For Liberia, the most obvious way forward is hydropower. Three hydropower stations were functioning in the 1970s and 80s, but two of these have been destroyed. The smallest of the three, a 4MW plant located at Harbel, about 15km from the coast, is still working. Past studies have shown the potential for another 40 small or large hydropower stations, but the cash has not been forthcoming. But Goanue believes that the situation has changed. “A hydropower station will be operating in Liberia within the next three years, and will encourage large industry to come in”, he asserts, alluding to government plans.

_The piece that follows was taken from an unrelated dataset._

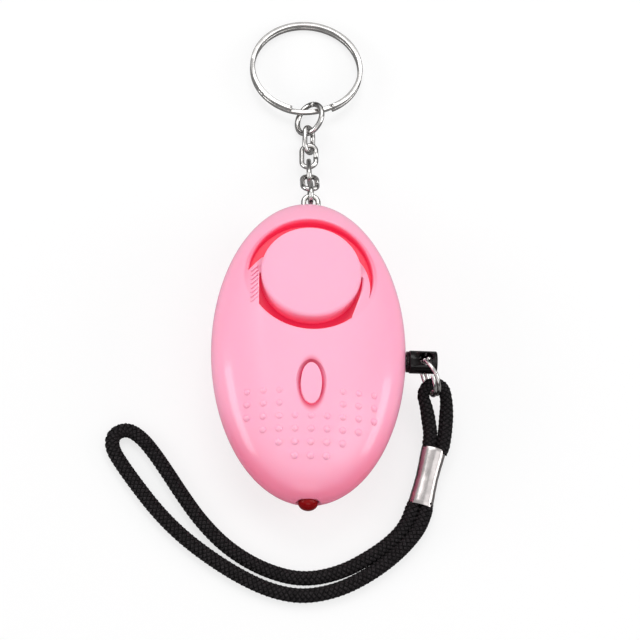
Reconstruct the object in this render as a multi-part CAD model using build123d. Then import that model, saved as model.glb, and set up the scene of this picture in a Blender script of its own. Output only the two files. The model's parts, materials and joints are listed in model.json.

Solar power is also a strong possibility, although solar radiation is not as high in Liberia as in some African countries. But following Goanue’s campaign, the government now foresees the potential for both solar photovoltaic and solar thermal applications, especially for organisations in the health, education, farming sectors and in small businesses. Planners are also now considering windpower, which looks plentiful along Liberia‘s shoreline, while biomass plants would replace the current unsustainable use of charcoal. Goanue‘s work has got people thinking outside the ‘business as usual‘ box. “Without his REEEP project, renewable energy wouldn’t have been discussed. It was this study that inserted the idea into the government’s dialogue,” states Peter Richards, REEEP communications director.
Like 33 others in Africa, Liberia is classified by the United Nations as one of the world’s Least Developed Countries. Only Botswana has managed cast away that label and step up to the next developed grade. The nature of Liberia’s plan shows that enterprising ideas are reaching a government crying out for innovation. Perhaps these will attract the progressive investors it so badly needs to move up.